Interesting. How do people normally handle swapping a larger transmission? A shorter driveshaft? Or prodigious application of a hacksaw?

Also I recognize an electric car forum might not be the best place to ask about transmissions...


----------



## remy_martian (Feb 4, 2019)

Meh...it's just gears. 

I've had gracious auto wreckers that let me peruse their driveshafts to get the right lengths when I put a larger trans in for my ICE swaps - barring that, any driveline shop is adept at shortening a driveshaft and balancing it.


----------



## brian_ (Feb 7, 2017)

Scarborough said:


> How do people normally handle swapping a larger transmission? A shorter driveshaft? Or prodigious application of a hacksaw?


Yes, a shorter propeller shaft is likely required, and as remy_martian suggests there are both swaps and service shops to address that.
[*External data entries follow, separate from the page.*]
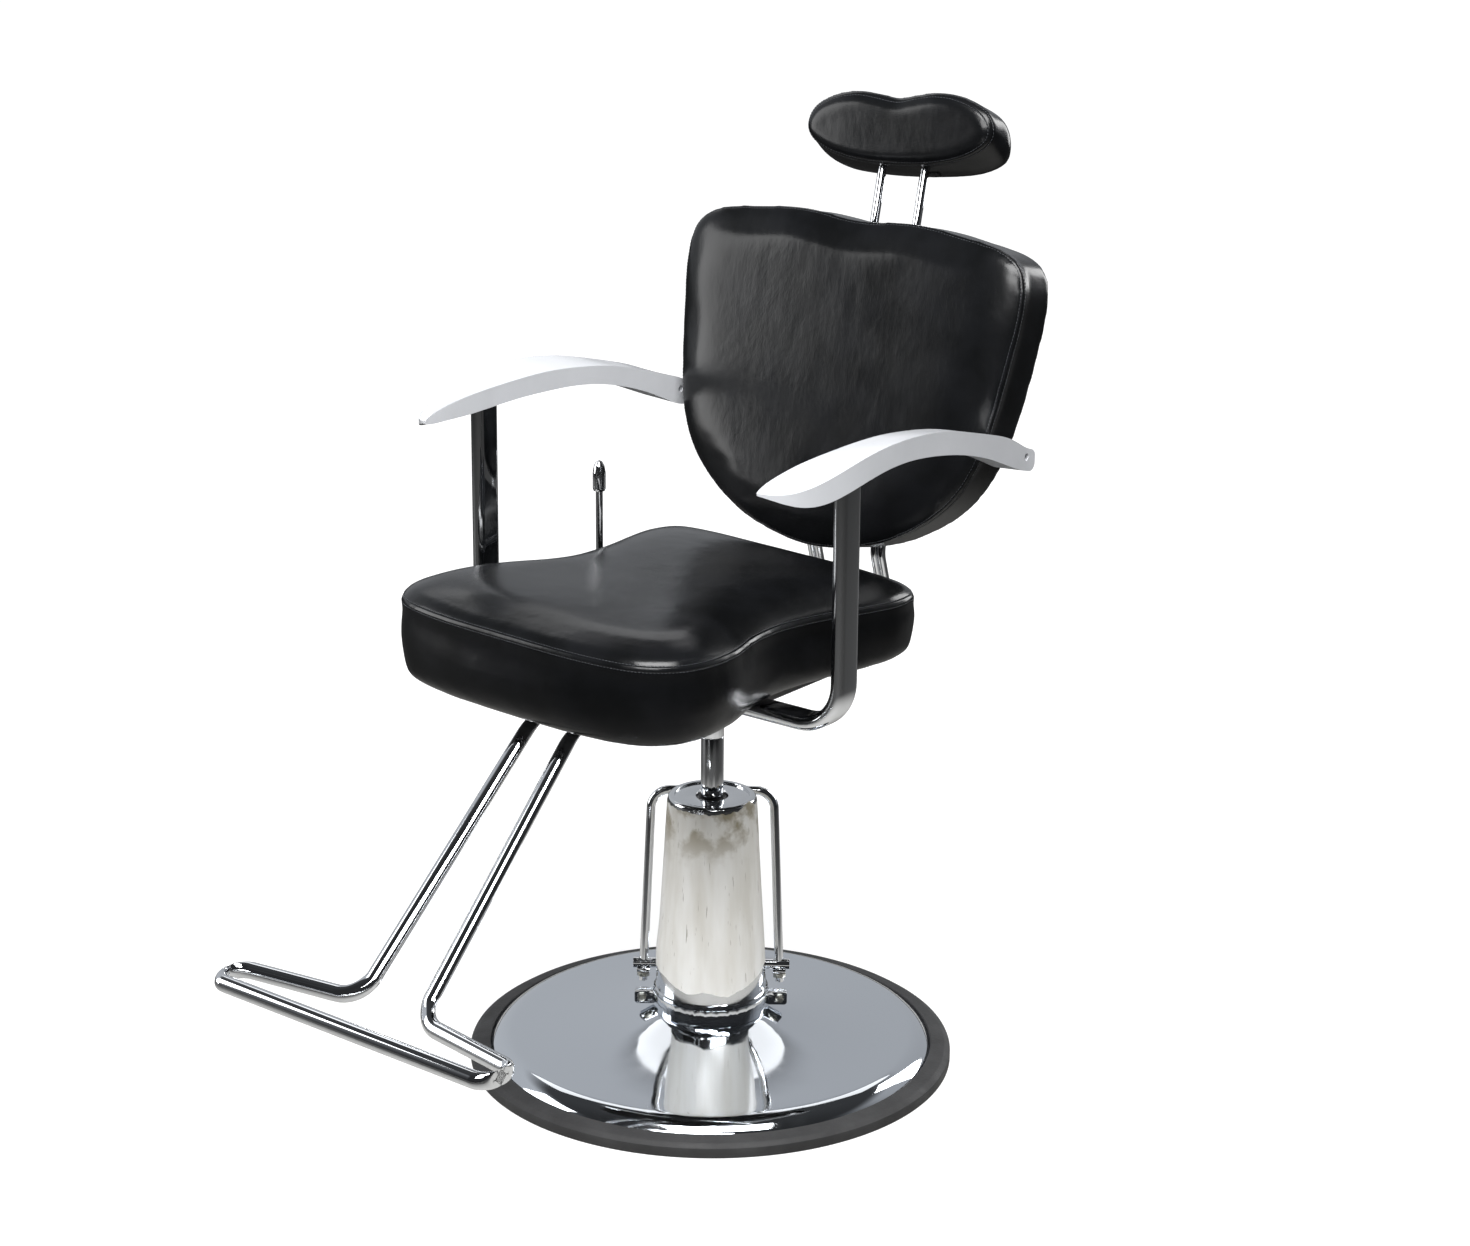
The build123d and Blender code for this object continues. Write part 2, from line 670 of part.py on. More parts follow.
def seat_bolt_spots():
    return [(sx * SEAT_BOLT_X, y) for sx in (-1, 1) for y in (-SEAT_BOLT_Y, 2 * SEAT_BOLT_Y)]


def seat_bolts():
    one = bolt(SEAT_BOLT_R, SEAT_Z - PLATE_T, BOARD_TOP - 2, 5)
    return [Pos(x, y, 0) * one for x, y in seat_bolt_spots()]


def seat_face(inset=0.0):
    """Plan of the seat: wide rounded front, waist beside the arms, wide rear."""
    w, front, rear = SEAT_HALF_W, SEAT_FRONT, SEAT_REAR
    return outline([
        (0, front), (0.45 * w, 0.995 * front), (0.78 * w, 0.955 * front), (0.95 * w, 0.86 * front),
        (1.0 * w, 0.73 * front), (0.965 * w, 0.57 * front), (0.865 * w, 0.40 * front),
        (0.815 * w, 0.23 * front), (0.835 * w, 0.03 * front), (0.90 * w, 0.35 * rear),
        (0.915 * w, 0.64 * rear), (0.83 * w, 0.90 * rear), (0.55 * w, 0.985 * rear), (0, rear),
    ], inset)


def seat_level(z_front, z_rear, inset, shrink=1.0):
    """One slice of the seat cushion, lying on a plane that falls towards the rear."""
    middle = (SEAT_FRONT + SEAT_REAR) / 2
    slope = (z_rear - z_front) / (SEAT_REAR - SEAT_FRONT)
    plane = Plane(origin=(0, middle, (z_front + z_rear) / 2), x_dir=(1, 0, 0), z_dir=(0, -slope, 1))
    return plane * scale(Pos(0, -middle) * seat_face(inset), shrink)


def askew(shape):
    """Turn and shift a seat piece the way the board is fixed to the plate."""
    return Pos(SEAT_SHIFT, 0, 0) * Rot(0, 0, SEAT_SKEW) * shape


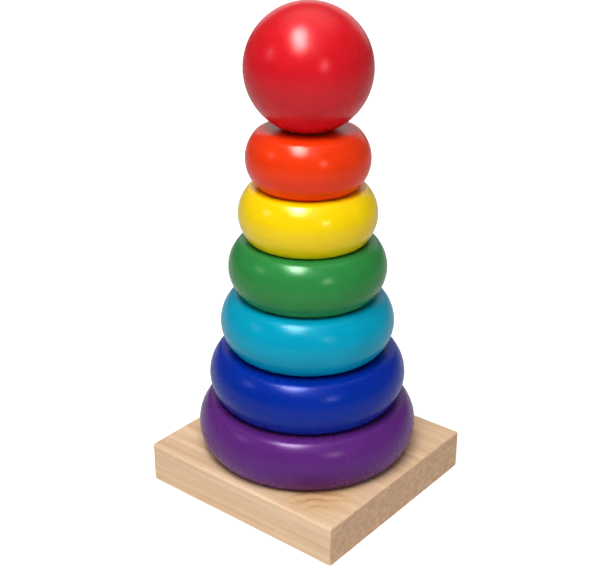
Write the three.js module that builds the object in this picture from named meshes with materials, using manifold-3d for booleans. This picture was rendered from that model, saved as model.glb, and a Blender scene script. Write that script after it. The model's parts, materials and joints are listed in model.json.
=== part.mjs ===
// A wooden rainbow ring stacker. A flat base board carries an upright peg, glued into a blind
// socket and held by one screw from below. Six painted rings of falling diameter are threaded
// on the peg, and a ball with a blind bore caps the stack.
//
// Units are millimetres and +Z is up. The origin is the centre of the base's underside. X runs
// along the board's grain, which is its longer side.
import * as THREE from "three";
import { mergeVertices } from "three/addons/utils/BufferGeometryUtils.js";
import Module from "manifold-3d";

const wasm = await Module();
wasm.setup();

// ---------------------------------------------------------------- driving dimensions

const BASE = { length: 110.6, width: 105.2, height: 19.5, cornerRadius: 1.8, edgeRadius: 1.2 };

const PEG = {
  radius: 8, // 16 mm dowel
  tipHeight: 206, // above the underside of the base
  tipRounding: 4.5,
  footChamfer: 0.8,
};

const SOCKET = { depth: 12.5, mouthChamfer: 0.6 };

// From the bottom of the stack to the top. Thickness is the ring's share of the stack's height.
const RINGS = [
  { name: "ring_purple", diameter: 104.8, thickness: 26.0, colour: "#5f2a7e" },
  { name: "ring_blue", diameter: 93.2, thickness: 26.2, colour: "#0e2f9e" },
  { name: "ring_turquoise", diameter: 81.5, thickness: 27.7, colour: "#119fc4" },
  { name: "ring_green", diameter: 73.3, thickness: 26.3, colour: "#2b9344" },
  { name: "ring_yellow", diameter: 63.5, thickness: 25.0, colour: "#fbd30a" },
  { name: "ring_orange", diameter: 56.1, thickness: 26.5, colour: "#f2401a" },
];

const RING = {
  boreRadius: 9.5, // 19 mm hole
  boreRounding: 1.5, // rounded edge at both mouths of the bore
  wallRadius: 17, // of the arc that bulges the outer wall
  wallTurn: 42, // degrees of that arc on each side of its middle, up to the tighter shoulders
};

const BALL = { radius: 28.3, boreRadius: 9.5, boreRounding: 0.8, boreDepth: 38, drillPoint: 3 };

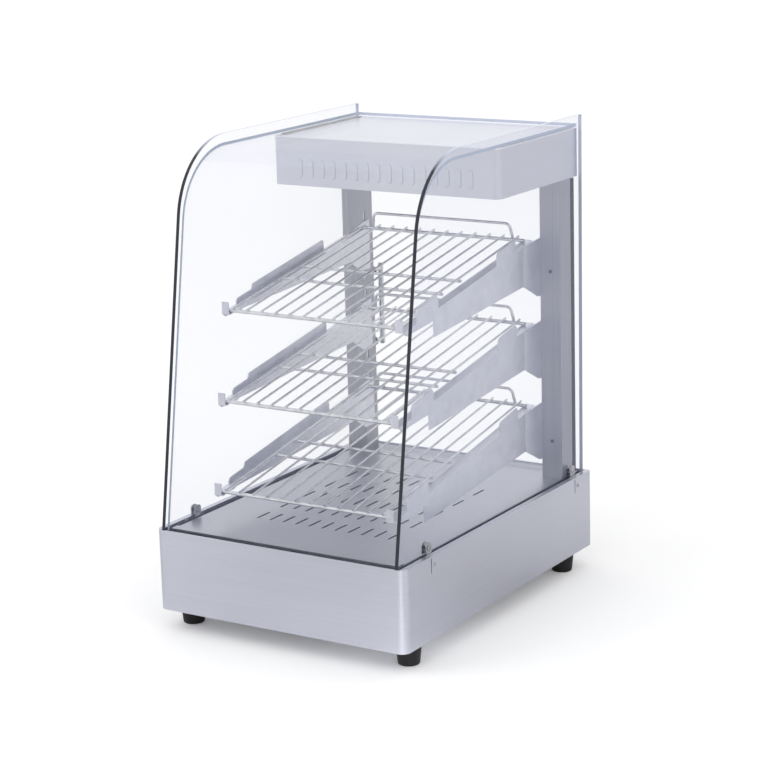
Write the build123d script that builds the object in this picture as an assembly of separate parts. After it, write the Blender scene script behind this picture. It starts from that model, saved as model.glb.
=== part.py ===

The other aspect is the transmission mount. Most conversion projects involve some amount of bracket fabrication and body adaptation.



Scarborough said:


> Also I recognize an electric car forum might not be the best place to ask about transmissions...


True, but it is not unusual for a conversion to involve a change in transmission, so this sort of mechanical challenge - even though it is not specific to electric drive systems - does come up in projects discussed in this forum.


----------



## Scarborough (Aug 29, 2020)

brian_ said:


> The other aspect is the transmission mount. Most conversion projects involve some amount of bracket fabrication and body adaptation.


I can't seem to find a diagram or even a video to see what the transmission mounts looks like on a Supra, and having never properly worked on a car I can't picture it either. There is a part number for Supra transmission mount (rear) on Toyota's website, but it's grouped together with other drivetrain mounts with a diagram pic that looks suspiciously like a B58 BMW engine mount. The 330E transmission mount and the M340i tranmission mount (which uses the same engine and transmission as a Supra) look identical though. I suspect there's still work that needs to be done? The amount of clear and technically in-depth transmission swap videos on the internet aren't great.


----------